Improvements in cancer treatment have also resulted in longer lifespan of the patient, when choosing a suitable prosthesis for suspected pathological fractures associated with metastatic bone disease, it is important to utilise prostheses with sufficient longevity to outlast the lifespan of the patient’s. Pathological fractures involving subtrochanteric femoral region often have structurally weak bone and unpredictable bone stock. Using conventional hip prostheses in these conditions risk future periprosthetic fractures and stem subsidence. Apart from the mechanical advantage that the Cannulock hip system provides, our experience suggests that by choosing the appropriate prosthesis, reasonable function and longevity can be expected for these patients25-32.

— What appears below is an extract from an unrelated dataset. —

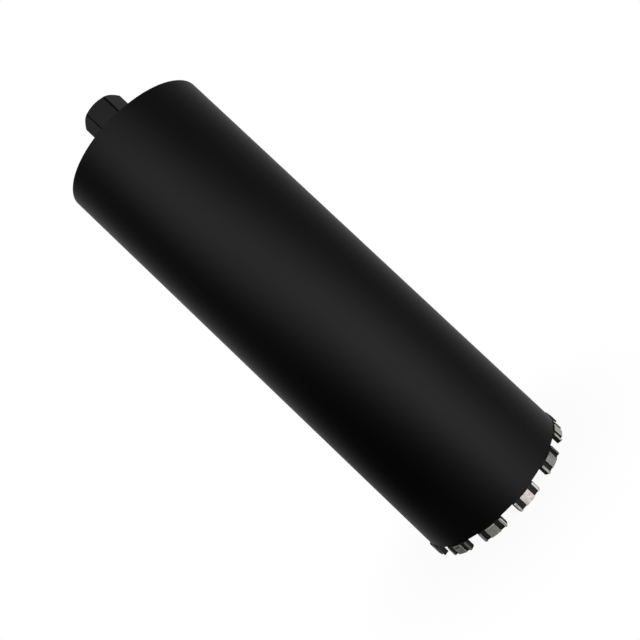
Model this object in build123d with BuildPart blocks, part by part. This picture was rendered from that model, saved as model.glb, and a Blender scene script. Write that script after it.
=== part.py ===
"""Wet diamond core bit for concrete: a thin steel barrel with a segmented crown and a threaded hub.

Millimetres, +Z along the barrel towards the hub.  The origin is at the centre of the cutting plane,
so the bit stands on its crown.  Angles are counted from +X towards +Y.
"""
import os
from math import cos, radians, tan

from build123d import *

# Barrel
tube_diameter = 124.8
tube_wall = 2.0
tube_length = 355.6
rim_chamfer = 0.5

# Crown
segment_count = 13
segment_height = 7.0
segment_width = 19.2
first_segment_angle = -82.95
pad_width = 7.9
strip_width = 2.05
outside_clearance = 1.1
inside_clearance = 0.5
foot_overhang = 0.1
weld_land = 0.3
corner_radius = 1.3

# Back plate
plate_thickness = 8.0
plate_recess = 1.5
plate_clearance = 0.05

# Hub
hub_across_flats = 31.75
hub_length = 42.0
hub_foot_height = 6.0
hub_turning_inset = 0.5
hub_chamfer_angle = 30.0
spigot_diameter = 22.0
spigot_clearance = 0.05
bore_diameter = 13.5
bore_mouth_diameter = 17.0
bore_mouth_angle = 90.0

# Welds
hub_weld_leg = 4.0
plate_weld_leg = 2.5
plate_weld_crown = 0.4
plate_weld_margin = 0.3

# Radii and heights that follow
tube_radius = tube_diameter / 2
bore_of_tube = tube_radius - tube_wall
tube_end = segment_height + tube_length
plate_top = tube_end - plate_recess
plate_underside = plate_top - plate_thickness
hub_end = plate_top + hub_length
hub_apothem = hub_across_flats / 2
hub_corner = hub_apothem / cos(radians(30))
hub_turned_radius = hub_apothem - hub_turning_inset
hub_chamfer_drop = (hub_corner - hub_turned_radius) * tan(radians(hub_chamfer_angle))
hub_foot_top = plate_top + hub_foot_height


def finish(piece, name):
    """Label a finished piece and write it as its own STEP file."""
    piece.label = name
    export_step(piece, f"parts/{name}.step")


def make_barrel_tube():
    """Plain steel tube that stands on the segments, its outer edge broken at the hub end."""
    with BuildPart() as barrel_tube:
        with BuildSketch(Plane.XY.offset(segment_height)):
            Circle(tube_radius)
            Circle(bore_of_tube, mode=Mode.SUBTRACT)
        extrude(amount=tube_length)
        end_edges = barrel_tube.edges().filter_by(GeomType.CIRCLE).group_by(Axis.Z)[-1]
        chamfer(end_edges.sort_by(SortBy.RADIUS)[-1], rim_chamfer)
    return barrel_tube.part


def make_back_plate():
    """Turned disc that closes the barrel and takes the hub's spigot in its centre hole."""
    with BuildPart() as back_plate:
        with BuildSketch(Plane.XY.offset(plate_underside)):
            Circle(bore_of_tube - plate_clearance)
            Circle(spigot_diameter / 2 + spigot_clearance, mode=Mode.SUBTRACT)
        extrude(amount=plate_thickness)
    return back_plate.part


def make_threaded_hub():
    """Hexagon bar turned at both ends: a chamfered mouth, and a round foot above the plate's spigot.

    The bore has the thread's minor diameter and lets the water through to the core.
    """
    with BuildPart() as threaded_hub:
        with BuildSketch(Plane.XY.offset(plate_top)):
            RegularPolygon(radius=hub_apothem, side_count=6, major_radius=False)
        extrude(amount=hub_length)
        with BuildSketch(Plane.XZ):
            with BuildLine():
                Polyline(
                    (0, plate_top),
                    (hub_turned_radius, plate_top),
                    (hub_turned_radius, hub_foot_top),
                    (hub_corner, hub_foot_top + hub_chamfer_drop),
                    (hub_corner, hub_end - hub_chamfer_drop),
                    (hub_turned_radius, hub_end),
                    (0, hub_end),
                    close=True,
                )
            make_face()
        revolve(axis=Axis.Z, mode=Mode.INTERSECT)
        with BuildSketch(Plane.XY.offset(plate_underside)):
            Circle(spigot_diameter / 2)
        extrude(amount=plate_thickness)
        with Locations((0, 0, hub_end)):
            CounterSinkHole(
                radius=bore_diameter / 2,
                counter_sink_radius=bore_mouth_diameter / 2,
                counter_sink_angle=bore_mouth_angle,
            )
    return threaded_hub.part


def make_hub_weld():
    """Mitre fillet weld that runs round the hub's foot on the back plate."""
    with BuildPart() as hub_weld:
        with BuildSketch(Plane.XZ):
            with BuildLine():
                Polyline(
                    (hub_turned_radius, plate_top),
                    (hub_turned_radius + hub_weld_leg, plate_top),
                    (hub_turned_radius, plate_top + hub_weld_leg),
                    close=True,
                )
            make_face()
        revolve(axis=Axis.Z)
    return hub_weld.part


def make_plate_weld():
    """Seam that joins the sunken plate to the tube: up the tube's bore and over its end face.

    Its ridge stands just above the inner corner of the tube's end.
    """
    outer_toe = tube_radius - rim_chamfer - plate_weld_margin
    with BuildPart() as plate_weld:
        with BuildSketch(Plane.XZ):
            with BuildLine():
                Polyline(
                    (bore_of_tube - plate_weld_leg, plate_top),
                    (bore_of_tube, tube_end + plate_weld_crown),
                    (outer_toe, tube_end),
                    (bore_of_tube, tube_end),
                    (bore_of_tube, plate_top),
                    close=True,
                )
            make_face()
        revolve(axis=Axis.Z)
    return plate_weld.part


def make_segment():
    """Sintered diamond segment on the tube's end, made on the +X side.

    A foot as thick as the tube carries a wide pad and two end strips inside and outside,
    with two upright grooves between them, and its cutting corners are rounded.
    """
    groove_width = (segment_width - pad_width) / 2 - strip_width
    groove_middle = (pad_width + groove_width) / 2
    crown_outer = tube_radius + outside_clearance
    crown_inner = bore_of_tube - inside_clearance
    facing = Plane(origin=(0, 0, 0), x_dir=(0, 1, 0), z_dir=(1, 0, 0))
    with BuildPart() as segment:
        with BuildSketch(Plane.XY):
            Circle(crown_outer)
            Circle(crown_inner, mode=Mode.SUBTRACT)
            with Locations((crown_outer, groove_middle), (crown_outer, -groove_middle)):
                Rectangle(2 * tube_radius, groove_width, mode=Mode.SUBTRACT)
        extrude(amount=segment_height - weld_land)
        with BuildSketch(Plane.XY):
            Circle(tube_radius + foot_overhang)
            Circle(bore_of_tube - foot_overhang, mode=Mode.SUBTRACT)
        extrude(amount=segment_height)
        with BuildSketch(facing) as front:
            with Locations((0, segment_height / 2)):
                Rectangle(segment_width, segment_height)
            fillet(front.vertices().group_by(Axis.Z)[0], corner_radius)
        extrude(amount=crown_outer, mode=Mode.INTERSECT)
    return segment.part


os.makedirs("parts", exist_ok=True)
finish(make_barrel_tube(), "barrel_tube")
finish(make_back_plate(), "back_plate")
finish(make_threaded_hub(), "threaded_hub")
finish(make_hub_weld(), "hub_weld")
finish(make_plate_weld(), "plate_weld")
first_segment = make_segment()
for number in range(segment_count):
    with BuildPart() as turned_segment:
        add(first_segment, rotation=(0, 0, first_segment_angle + number * 360 / segment_count))
    finish(turned_segment.part, f"segment_{number + 1:02d}")
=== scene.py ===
# %% [markdown]
# # A wet diamond core bit
#
# A core bit cuts a round hole in concrete and leaves a core inside itself. It is a thin steel tube with
# a ring of diamond segments at its open end and, at the other, a welded plate with a threaded hub that
# screws onto the drill. The fixed frame brings every piece at its real size. These cells give the pieces
# their finish, and make new surfaces for those whose fine shape shows: the thread, the welds and the
# segments. All lengths are metres, +Z points from the crown to the hub, and the bit stands on its crown.

import bmesh
import bpy
import numpy as np
from mathutils import Matrix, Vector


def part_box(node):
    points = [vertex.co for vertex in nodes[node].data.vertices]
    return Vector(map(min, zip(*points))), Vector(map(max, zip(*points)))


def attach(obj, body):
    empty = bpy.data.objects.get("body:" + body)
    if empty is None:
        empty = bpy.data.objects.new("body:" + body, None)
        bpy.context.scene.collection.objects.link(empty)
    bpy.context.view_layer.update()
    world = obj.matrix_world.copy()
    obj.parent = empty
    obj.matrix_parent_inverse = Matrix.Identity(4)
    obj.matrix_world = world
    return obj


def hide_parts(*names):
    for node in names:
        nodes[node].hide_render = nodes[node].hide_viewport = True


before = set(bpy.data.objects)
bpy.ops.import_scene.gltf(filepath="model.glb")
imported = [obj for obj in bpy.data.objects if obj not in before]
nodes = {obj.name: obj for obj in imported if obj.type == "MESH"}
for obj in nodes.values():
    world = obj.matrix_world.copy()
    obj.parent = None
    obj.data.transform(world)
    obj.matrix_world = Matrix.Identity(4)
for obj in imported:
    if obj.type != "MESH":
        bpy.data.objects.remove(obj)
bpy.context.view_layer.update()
MM = 0.001

# %% [markdown]
# The frame's boxes give most of the measures that the new surfaces need, so these follow the solids if
# a size changes. What a box can't tell, such as the wall of the tube, is written once, in millimetres
# that are turned to metres.

# %% Measures of the barrel
tube_low, tube_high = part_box("barrel_tube")
plate_low, plate_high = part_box("back_plate")

TUBE_RADIUS = tube_high.x
TUBE_WALL = 2.0 * MM
TUBE_BORE = TUBE_RADIUS - TUBE_WALL
TUBE_FOOT = tube_low.z
TUBE_END = tube_high.z
PLATE_TOP = plate_high.z
print("tube radius, foot and end in mm:", [round(v / MM, 2) for v in (TUBE_RADIUS, TUBE_FOOT, TUBE_END)])

# %% [markdown]
# ## Shader maths as plain expressions
#
# A finish is mostly arithmetic: this much roughness, plus a little noise, less where it is rubbed. Nodes
# could be made and linked one by one, but then the sum is hard to see. A small class wraps a socket, so
# that such a sum reads as Python and adds its Math nodes by itself.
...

We recognised that there are limitations to this study. We were treating three different diagnoses with a single type of operation. We can foresee that those with metastatic bone disease will invariably have a lower survival rate than those with periprosthetic fractures. However, this only illustrates the versatility of the implant to adapt to various clinical conditions. The Cannulok Plus hip system was implemented at our centre in 2007, and even though our early results were promising, longer follow-up is yet needed to ascertain potential complications. However, amongst our elderly population, in view of prevalence of significant co-morbidity, yearly follow-up is not anticipated and all too frequently these patients become lost to the follow-up care, and outcome measurement becomes difficult. Another criticism in this study was the method of patient selection and the chance of bias from non-randomisation. However, all of the operations and the final decision for surgery were made by the senior author and this has remained unchanged for the duration of the study.

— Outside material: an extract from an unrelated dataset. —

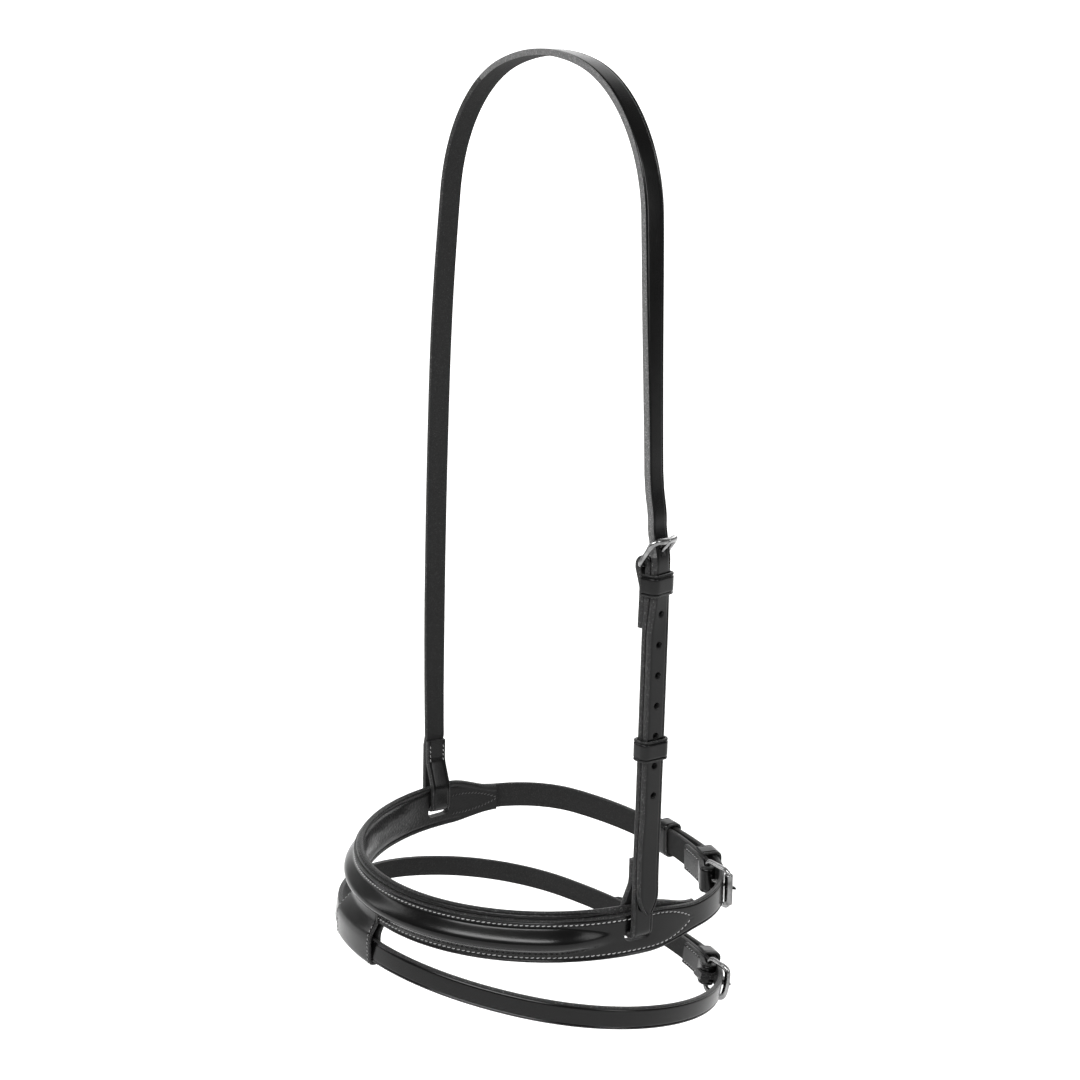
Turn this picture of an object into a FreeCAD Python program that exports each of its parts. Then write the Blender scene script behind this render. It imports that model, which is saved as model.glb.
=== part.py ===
"""Padded flash noseband with its own head strap, as a parametric document.

Frame: origin on the underside of the head strap at its highest point, +Z up,
+X towards the near (left) side of the horse, -Y towards the nose.
Sizes are millimetres and degrees.
"""
import FreeCAD, Part
import math
import os
import Sketcher

DOC = FreeCAD.newDocument("flash_noseband")
SHEET = DOC.addObject("Spreadsheet::Sheet", "sizes")
VEC = FreeCAD.Vector

SIZES = [
    # head strap, which passes over the poll
    ("strap_width", 13.0, "width of the head strap and the cheek strap"),
    ("strap_thick", 3.5, "thickness of the head strap and the cheek strap"),
    ("crown_radius", 150.0, "gentle arc over the poll"),
    ("crown_turn", 15.0, "half of the turn of that arc"),
    ("shoulder_radius", 88.0, "tighter arcs either side of the poll"),
    ("shoulder_turn", 69.0, "turn of each of them"),
    ("leg_radius", 2372.0, "very slight bow of the two legs"),
    ("drop", 466.5, "poll to the middle of the noseband"),
    ("lean", 1.6, "how far the legs lean towards the nose"),
    ("leg_twist", 17.0, "twist of the near leg towards the back"),
    ("cheek_bar_height", 208.0, "cheek buckle's hinge bar above the noseband"),
    ("arch_above_bar", 43.5, "near leg starts to twist this far above the hinge bar"),
    ("billet_above_nose", 20.0, "end of the head strap above the noseband's middle"),
    ("hole_pitch", 16.7, "spacing of the billet holes"),
    ("hole_radius", 2.0, "billet hole"),
    # loops that hold the noseband
    ("slot_height", 8.0, "slot in the noseband, up and down"),
    ("slot_length", 16.0, "slot in the noseband, along it"),
    ("slot_top", 3.0, "upper edge of the slot above the noseband's middle"),
    ("slot_y", 13.0, "slots forward of the widest point"),
    ("loop_play", 1.2, "play between the loop and the slot's upper edge"),
    ("loop_room", 8.2, "room inside the loop, across the leather"),
    ("loop_open", 18.0, "the loop's two legs stay apart up to this height"),
    ("loop_close", 31.0, "the loop's two legs meet at this height"),
    ("loop_end", 44.0, "sewn end of the loop above the noseband's middle"),
    ("twist_start", 47.0, "near cheek strap starts to twist, above the middle"),
    ("twist_end", 72.0, "near cheek strap has its full twist, above the middle"),
    # noseband
    ("nose_inset", 3.559, "middle of the nose leather inside the cheek straps' middle"),
    ("nose_depth", 80.0, "widest point to the back of the chin strap"),
    ("side_turn", 15.0, "the side arcs run this far behind the widest point"),
    ("near_turn", 66.0, "turn of the tighter arc at the near rear corner"),
    ("far_turn", 56.0, "turn of the tighter arc at the far rear corner"),
    ("lap_step", 4.3, "outer strap layer stands this far off the inner one"),
    ("nose_height", 25.0, "height of the nose leather"),
    ("nose_thick", 2.8, "thickness of the nose leather and chin straps"),
    ("chin_height", 16.0, "width of the chin straps"),
    ("roll_height", 15.0, "height of the raised padded roll"),
    ("roll_bulge", 6.0, "how far the roll stands out"),
    ("roll_span", 146.0, "angle that the roll covers"),
    ("lining_thick", 2.5, "padded lining behind the nose leather"),
    ("lining_top", 16.0, "upper edge of the lining above the middle"),
    ("taper_start", -2.0, "nose leather starts to narrow behind this line"),
    ("taper_end", 28.0, "nose leather has narrowed to the chin strap here"),
    # flash strap
    ("flash_front_radius", 137.0, "front arc of the flash strap"),
    ("flash_side_radius", 100.0, "side arcs of the flash strap"),
    ("flash_depth", 94.0, "widest point to the back of the flash strap"),
    ("flash_width", 13.0, "width of the flash strap"),
    ("flash_thick", 2.8, "thickness of the flash strap"),
    ("flash_drop", 28.4, "flash strap below the noseband at the front"),
    ("flash_lead", 4.0, "flash strap's front point ahead of the nose leather's middle"),
    ("flash_tilt", 10.8, "flash strap hangs lower at the back by this angle"),
    ("flash_yaw", 4.1, "flash strap is turned sideways by this angle"),
    ("tab_length", 26.0, "loop tab along the noseband"),
    ("tab_x", -11.0, "middle of the loop tab"),
    ("tab_play", 1.6, "room above and below the flash strap in the tab"),
    ("tab_wall", 1.6, "leather of the loop tab"),
    ("tab_gap", 8.6, "room for the flash strap inside the tab"),
    # buckles
    ("bar_radius", 1.5, "hinge bar and front bar of the buckles"),
    ("bar_play", 0.05, "running clearance on the hinge bars"),
    ("tongue_radius", 1.1, "buckle tongues"),
    ("rest_gap", 0.35, "play between a tongue and the bar it rests on"),
    ("cheek_frame_length", 17.0, "bar to bar, cheek buckle"),
    ("chin_frame_length", 20.0, "bar to bar, chin buckle"),
    ("flash_frame_length", 17.0, "bar to bar, flash buckle"),
    ("frame_room", 1.4, "strap edge to side arm, inside a buckle"),
    ("cheek_frame_tilt", 33.0, "cheek buckle's slope to its strap"),
    ("chin_frame_tilt", 19.8, "chin buckle's slope to its strap"),
    ("flash_frame_tilt", 17.8, "flash buckle's slope to its strap"),
    ("roller_wall", 0.9, "wall of the roller on the chin buckle"),
    ("chin_bar_angle", 71.0, "place of the chin buckle's hinge bar on the rear arc"),
    ("flash_bar_angle", 68.0, "place of the flash buckle's hinge bar on the rear arc"),
    ("turned_length", 34.0, "length of each turned and sewn strap end"),
    ("keeper_length", 11.8, "keepers and runners along the strap"),
    ("keeper_wall", 1.5, "leather of the keepers and runners"),
    ("layer_gap", 0.4, "play between two layers of strap"),
    ("thread", 0.45, "radius of the sewing thread"),
]

for row, (alias, size, note) in enumerate(SIZES, start=1):
    SHEET.set(f"A{row}", note)
    SHEET.set(f"B{row}", str(size))
    SHEET.setAlias(f"B{row}", alias)
DOC.recompute()

PARTS = []
VALUES = {alias: float(SHEET.get(alias)) for alias, _, _ in SIZES}


def value(expression):
    """Number that an expression in the sheet's aliases works out to."""
    return float(SHEET.evalExpression(expression))


def cells(expression):
    """The same expression, with each alias written as a cell of the sheet."""
    words = []
    word = ""
    for letter in expression + " ":
        if letter.isalnum() or letter == "_":
            word += letter
            continue
        words.append(f"sizes.{word}" if word in VALUES else word)
        words.append(letter)
        word = ""
    return "".join(words).strip()


def new_body(label, placement=None):
    """PartDesign body of one sub-part, with its own label and place."""
    body = DOC.addObject("PartDesign::Body", label)
    body.Label = label
    if placement is not None:
        body.Placement = placement
    PARTS.append(body)
    return body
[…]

Although the Cannulok Plus hip system is showing promising results, we feel more research is yet needed as current evidence have been based on case series of small population size. We found this hip arthroplasty system to be a valid option in the management of these conditions and have a high rate of fracture healing, with immediate weight bearing, and without subsidence of the stem. It has produced predictable results, with acceptable complication and acceptable revision rate and overall good survivability in the elderly population.